"Most people don't think of someone like me having a heart condition."
Kristen Miller is one of 200,000 Americans with Marfan Syndrome.
"It's a connective tissue disorder that affects multiple parts of your body. It affects my heart heart and vessels, it affects my eyes it's why I'm so tall and thin. I'm actually 6'2."
Common characteristics of Marfan's. Kristen learned she had it as a child.
"They actually diagnosed both me and my mom at the same time."
It prevented Kristen from competing in sports but otherwise her life was normal. Until ten years ago: The disease claimed Kristen's mother at age 43, causing her aorta to enlarge and then tear.
"From then on I knew that literally it could be any second that something could happen to me."
When Kristen married Jason she started worrying more about her own heart.
She decided to take control and had aortic replacement surgery. But complications nearly killed her.

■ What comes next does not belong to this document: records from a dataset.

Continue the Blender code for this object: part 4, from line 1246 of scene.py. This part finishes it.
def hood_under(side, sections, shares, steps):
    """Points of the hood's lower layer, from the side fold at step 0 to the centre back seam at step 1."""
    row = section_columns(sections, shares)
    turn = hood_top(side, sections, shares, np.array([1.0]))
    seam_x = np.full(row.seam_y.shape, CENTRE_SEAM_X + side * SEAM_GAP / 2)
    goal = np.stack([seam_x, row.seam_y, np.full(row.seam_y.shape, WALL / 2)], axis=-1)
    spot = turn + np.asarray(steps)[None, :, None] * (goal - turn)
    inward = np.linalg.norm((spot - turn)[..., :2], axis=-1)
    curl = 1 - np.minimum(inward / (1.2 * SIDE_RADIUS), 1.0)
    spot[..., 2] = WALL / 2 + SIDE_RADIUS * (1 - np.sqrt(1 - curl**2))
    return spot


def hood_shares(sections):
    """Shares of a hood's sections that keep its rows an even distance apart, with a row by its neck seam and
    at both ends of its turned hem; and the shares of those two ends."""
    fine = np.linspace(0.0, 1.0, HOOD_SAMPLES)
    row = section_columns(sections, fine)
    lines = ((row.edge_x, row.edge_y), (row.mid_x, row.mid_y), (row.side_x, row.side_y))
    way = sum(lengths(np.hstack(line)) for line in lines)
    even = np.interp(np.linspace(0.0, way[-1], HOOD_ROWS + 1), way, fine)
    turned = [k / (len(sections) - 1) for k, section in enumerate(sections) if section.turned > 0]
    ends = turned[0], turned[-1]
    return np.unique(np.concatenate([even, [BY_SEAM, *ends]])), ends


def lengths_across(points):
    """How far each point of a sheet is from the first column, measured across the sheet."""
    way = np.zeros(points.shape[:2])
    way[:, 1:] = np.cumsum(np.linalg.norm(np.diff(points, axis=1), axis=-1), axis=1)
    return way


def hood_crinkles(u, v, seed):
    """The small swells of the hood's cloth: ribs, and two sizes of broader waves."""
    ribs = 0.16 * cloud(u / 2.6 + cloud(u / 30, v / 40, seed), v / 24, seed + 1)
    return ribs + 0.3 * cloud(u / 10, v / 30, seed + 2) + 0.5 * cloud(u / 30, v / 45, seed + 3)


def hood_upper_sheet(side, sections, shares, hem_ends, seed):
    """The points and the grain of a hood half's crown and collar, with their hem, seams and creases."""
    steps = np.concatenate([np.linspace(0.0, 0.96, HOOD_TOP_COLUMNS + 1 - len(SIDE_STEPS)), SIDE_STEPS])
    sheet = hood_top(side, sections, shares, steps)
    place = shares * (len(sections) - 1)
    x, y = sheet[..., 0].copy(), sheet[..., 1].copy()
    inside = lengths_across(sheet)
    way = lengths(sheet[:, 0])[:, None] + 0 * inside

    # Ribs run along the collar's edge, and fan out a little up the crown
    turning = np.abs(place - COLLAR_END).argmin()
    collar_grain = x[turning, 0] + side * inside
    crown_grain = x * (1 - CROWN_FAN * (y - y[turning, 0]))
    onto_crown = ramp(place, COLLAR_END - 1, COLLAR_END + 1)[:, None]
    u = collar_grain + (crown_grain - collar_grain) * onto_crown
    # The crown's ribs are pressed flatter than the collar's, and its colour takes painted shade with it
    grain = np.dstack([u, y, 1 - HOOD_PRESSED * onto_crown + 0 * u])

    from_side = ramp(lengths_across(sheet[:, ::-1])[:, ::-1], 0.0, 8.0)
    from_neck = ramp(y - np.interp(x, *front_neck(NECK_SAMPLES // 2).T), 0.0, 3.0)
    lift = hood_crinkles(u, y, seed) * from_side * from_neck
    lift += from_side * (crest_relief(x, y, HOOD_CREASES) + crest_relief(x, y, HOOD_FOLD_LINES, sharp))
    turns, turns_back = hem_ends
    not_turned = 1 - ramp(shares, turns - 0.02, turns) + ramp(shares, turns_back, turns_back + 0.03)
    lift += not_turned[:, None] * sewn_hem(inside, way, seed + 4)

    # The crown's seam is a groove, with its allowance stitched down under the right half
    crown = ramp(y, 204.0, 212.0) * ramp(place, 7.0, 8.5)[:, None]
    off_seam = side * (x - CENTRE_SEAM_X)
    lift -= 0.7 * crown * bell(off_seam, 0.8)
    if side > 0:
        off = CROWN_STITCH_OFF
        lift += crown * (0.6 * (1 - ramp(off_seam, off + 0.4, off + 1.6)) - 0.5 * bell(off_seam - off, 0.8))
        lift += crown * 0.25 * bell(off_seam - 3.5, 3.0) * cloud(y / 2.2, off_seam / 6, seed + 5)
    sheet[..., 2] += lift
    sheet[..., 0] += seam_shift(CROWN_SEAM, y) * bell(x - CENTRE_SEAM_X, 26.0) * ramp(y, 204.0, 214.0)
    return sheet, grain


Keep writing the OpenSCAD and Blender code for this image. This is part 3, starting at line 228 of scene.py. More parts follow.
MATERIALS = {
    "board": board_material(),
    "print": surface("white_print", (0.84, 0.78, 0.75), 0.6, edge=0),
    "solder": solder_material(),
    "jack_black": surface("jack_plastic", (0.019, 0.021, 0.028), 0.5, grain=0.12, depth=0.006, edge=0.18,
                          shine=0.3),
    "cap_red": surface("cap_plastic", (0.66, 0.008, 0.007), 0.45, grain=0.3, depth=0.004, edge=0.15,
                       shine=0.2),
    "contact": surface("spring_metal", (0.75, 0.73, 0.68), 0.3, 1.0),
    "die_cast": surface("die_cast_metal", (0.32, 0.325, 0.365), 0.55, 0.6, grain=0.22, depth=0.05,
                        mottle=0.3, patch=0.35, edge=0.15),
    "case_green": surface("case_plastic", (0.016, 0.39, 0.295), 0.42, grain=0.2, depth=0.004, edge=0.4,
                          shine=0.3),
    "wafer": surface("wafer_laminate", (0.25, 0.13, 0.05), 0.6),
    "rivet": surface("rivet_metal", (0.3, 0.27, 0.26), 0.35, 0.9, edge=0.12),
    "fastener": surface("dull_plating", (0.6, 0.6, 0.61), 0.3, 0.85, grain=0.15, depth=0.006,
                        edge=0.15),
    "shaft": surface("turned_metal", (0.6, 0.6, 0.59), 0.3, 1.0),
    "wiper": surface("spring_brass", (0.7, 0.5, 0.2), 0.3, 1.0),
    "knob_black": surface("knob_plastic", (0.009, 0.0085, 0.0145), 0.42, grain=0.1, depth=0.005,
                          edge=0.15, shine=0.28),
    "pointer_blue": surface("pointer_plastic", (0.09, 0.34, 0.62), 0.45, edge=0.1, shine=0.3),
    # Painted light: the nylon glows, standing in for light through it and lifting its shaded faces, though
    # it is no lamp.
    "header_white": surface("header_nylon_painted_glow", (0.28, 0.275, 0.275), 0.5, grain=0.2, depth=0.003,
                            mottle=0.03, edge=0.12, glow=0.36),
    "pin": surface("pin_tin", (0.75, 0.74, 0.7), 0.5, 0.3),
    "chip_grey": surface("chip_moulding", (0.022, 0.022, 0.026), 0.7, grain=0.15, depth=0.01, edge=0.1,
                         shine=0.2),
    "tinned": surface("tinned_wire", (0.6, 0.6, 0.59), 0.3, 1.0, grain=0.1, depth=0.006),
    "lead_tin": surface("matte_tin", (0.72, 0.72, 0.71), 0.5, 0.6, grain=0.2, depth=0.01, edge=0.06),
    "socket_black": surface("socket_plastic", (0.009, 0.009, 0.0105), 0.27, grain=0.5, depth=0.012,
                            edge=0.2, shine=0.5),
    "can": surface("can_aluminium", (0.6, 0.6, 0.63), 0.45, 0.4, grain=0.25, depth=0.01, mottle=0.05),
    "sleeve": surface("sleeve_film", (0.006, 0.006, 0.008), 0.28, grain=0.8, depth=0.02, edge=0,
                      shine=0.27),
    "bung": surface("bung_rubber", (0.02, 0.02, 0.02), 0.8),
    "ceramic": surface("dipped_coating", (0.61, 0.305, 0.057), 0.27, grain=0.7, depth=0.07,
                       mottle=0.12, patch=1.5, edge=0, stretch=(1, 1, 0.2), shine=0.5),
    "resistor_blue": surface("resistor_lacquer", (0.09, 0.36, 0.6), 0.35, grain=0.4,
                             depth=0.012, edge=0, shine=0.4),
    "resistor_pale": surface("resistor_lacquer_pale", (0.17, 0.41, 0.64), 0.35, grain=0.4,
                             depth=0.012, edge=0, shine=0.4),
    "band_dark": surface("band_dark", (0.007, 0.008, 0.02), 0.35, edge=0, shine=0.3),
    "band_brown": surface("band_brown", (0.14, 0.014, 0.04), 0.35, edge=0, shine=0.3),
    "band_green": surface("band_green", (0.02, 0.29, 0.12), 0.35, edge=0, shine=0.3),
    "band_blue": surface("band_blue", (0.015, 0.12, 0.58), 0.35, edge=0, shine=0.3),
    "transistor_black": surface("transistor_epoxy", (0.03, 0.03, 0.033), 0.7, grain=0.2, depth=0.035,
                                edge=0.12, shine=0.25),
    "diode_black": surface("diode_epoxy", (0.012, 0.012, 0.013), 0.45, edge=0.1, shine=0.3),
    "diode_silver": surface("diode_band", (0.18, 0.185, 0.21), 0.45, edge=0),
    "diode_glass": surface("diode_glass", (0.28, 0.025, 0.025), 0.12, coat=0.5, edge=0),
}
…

"I just remember being wheeled into the or and thinking to myself I'm not gonna let this happen. I'm gonna be ok. I'm not gonna let myself die this way."
She spent 62 days in the hospital fighting pneumonia, mrsa, heart failure.
Even had a tracheotomy. But she doesn't regret the surgery.
"Now I feel like I can go somewhere and not worry about how far the hospital is away from me."
And now she and Jason can plan a family. But because she can pass the gene onto a child, they've decided to adopt.
"I cannot wait to be a mom. My mom was my best friend. And I want to be the best friend to our little boy or girl."
There is no cure for Marfan Syndrome, but an early diagnosis and proper treatment can allow people to live a normal life span.